If firms weren’t apprised of the importance of corporate actions data before, a recent action by the Securities and Exchange Commission (SEC) against Bank of America should convince them. Following a few months of trawling through corporate actions related data, the regulator has announced that it is seeking to charge Bank of America with failing to disclose extraordinary financial losses at Merrill Lynch prior to a shareholder vote to approve a merger between the two companies.
In order to come to this conclusion the SEC examined reams of documentation and data related to the merger: “tens of thousands of pages of records, including email and other electronic communications”. SEC staff also took testimony or conducted investigative interviews of dozens of witnesses, including senior executives, internal counsel, and external counsel of both Bank of America and Merrill Lynch.

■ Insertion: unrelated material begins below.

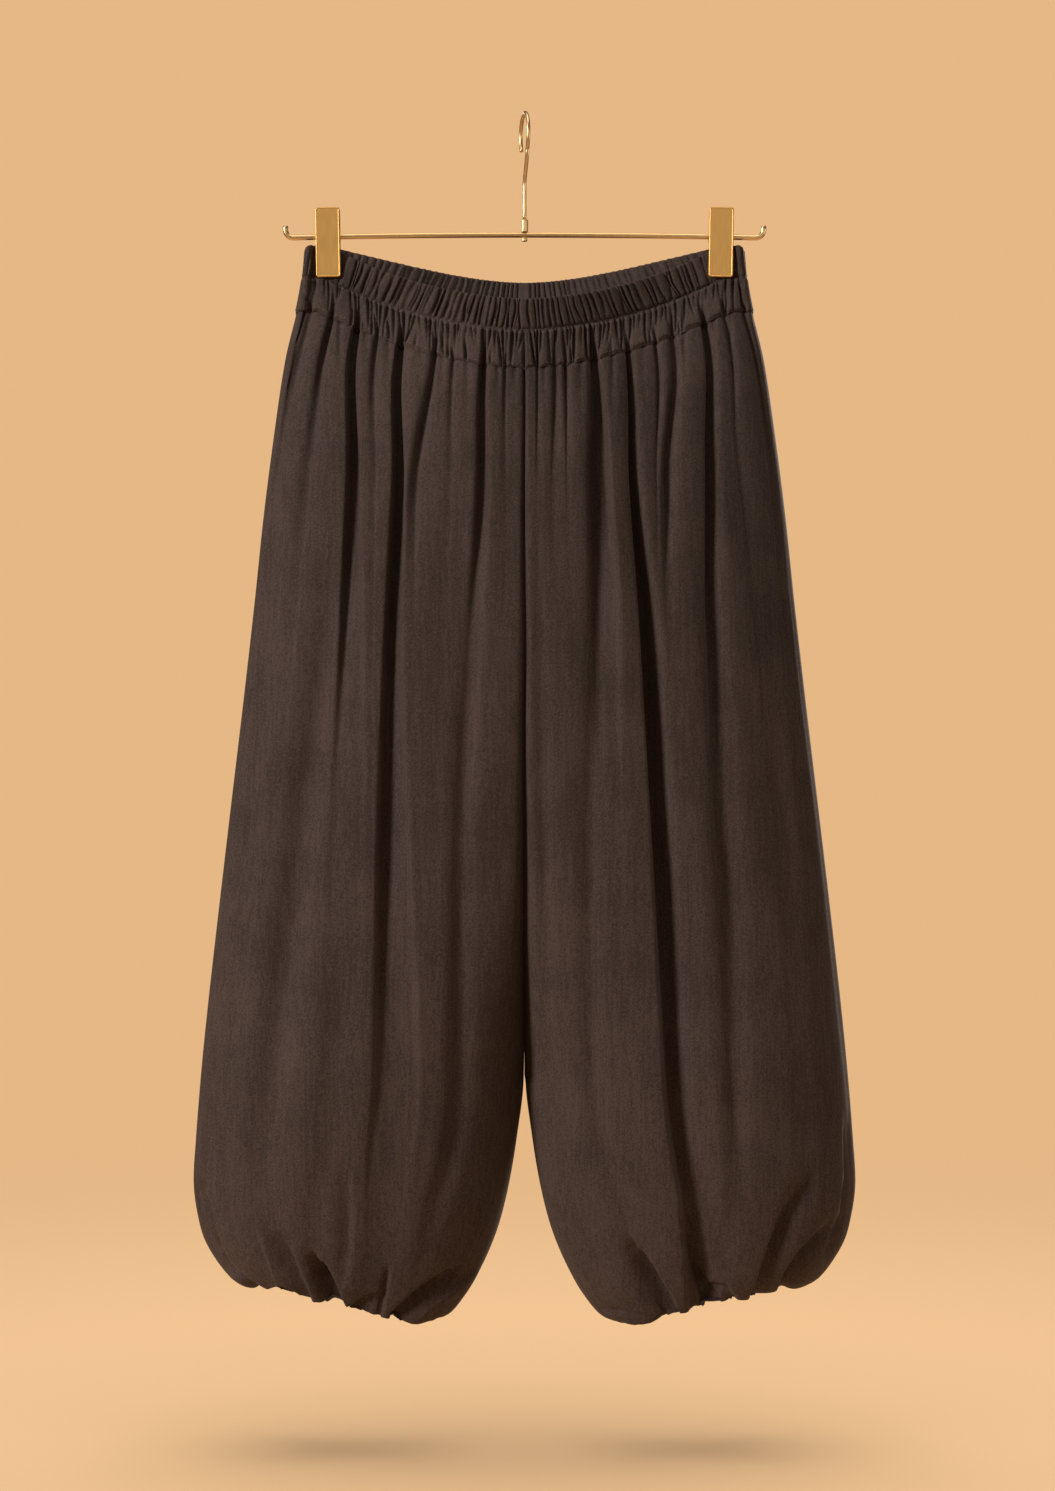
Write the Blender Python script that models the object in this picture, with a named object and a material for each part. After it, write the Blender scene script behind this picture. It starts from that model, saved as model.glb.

This work resulted in the regulator issuing a request to the US District Court for the Southern District of New York for permission to amend its pending complaint against Bank of America to include the new charges. The agency earlier charged the bank with misleading investors about billions of dollars in bonuses that were being paid to Merrill executives. That complaint was amended in October to add a charge for Bank of America’s failure to comply with certain affirmative disclosure obligations under the federal proxy rules.
Bank of America has waived all claims of privilege relating to the proxy disclosures made in connection with the merger and several other subjects in order to permit the SEC to conduct a thorough investigation of these subjects, including the actions, advice and communications of counsel.
The SEC’s proposed second amended complaint alleges that Bank of America learned, prior to the 5 December 2008 shareholder meeting vote, that Merrill Lynch experienced a net loss of US$4.5 billion in October and estimated that it had experienced billions of dollars of additional losses in November. The actual and estimated losses together represented approximately one third of the value of the merger at the time of the shareholder meeting and more than 60% of the aggregate losses Merrill Lynch sustained in the preceding three quarters combined.
The SEC’s proposed second amended complaint, which the court made public this week, alleges that Merrill’s slumping performance represented a fundamental change to the financial information that Bank of America provided shareholders in a 3 November 2008 proxy statement to solicit their votes for approval of the Merrill Lynch merger on terms that had principally been negotiated in September 2008. In connection with the merger, Bank of America also publicly filed a registration statement in which it represented that it would update shareholders about any fundamental changes in the information previously disclosed.
The SEC’s proposed complaint would allege that Bank of America “erroneously and negligently concluded that no disclosure concerning these extraordinary losses was required as shareholders were called upon to vote on the proposed merger with Merrill Lynch”. The SEC also alleges that the lack of any disclosure about the losses deprived shareholders of up to date information that was essential to their ability fairly to evaluate whether to approve the merger on the terms presented to them. According to the proposed complaint, Bank of America’s failure to disclose this information violated its undertaking to update shareholders concerning fundamental changes to previously disclosed information, and rendered its prior disclosures “materially false and misleading”.
According to the SEC’s proposed complaint, Bank of America executives at various times discussed the firm’s disclosure obligations with internal and external counsel. These executives are not alleged to have deliberately concealed information from counsel or otherwise acted with intent to mislead. Nor is any counsel alleged to have acted with intent to mislead. For these reasons, the SEC’s proposed complaint does not seek charges against any individual officers, directors or attorneys. SEC staff has advised the Commission that, after a careful assessment of the evidence and all of the relevant circumstances, it has determined that charges against individuals for their roles in connection with proxy disclosure are not appropriate.
The SEC’s proposed second amended complaint adds an allegation that Bank of America has violated Section 14(a) of the Securities Exchange Act of 1934 and SEC Rule 14a-9 by failing to make any disclosure to its shareholders of the losses that Merrill Lynch incurred in the two month period leading to the 5 December 2008 shareholder vote.
As well as the pending decision regarding punitive action towards Bank of America, the upshot of all of this scrutiny will be to once again highlight the issue of timeliness and accuracy of corporate actions data. Although the alleged failings have not been directly related to a failure in systems or technology, it does throw the potential risk faced by those that fail in their shareholder duty to provide corporate actions data in a timely manner into the spotlight.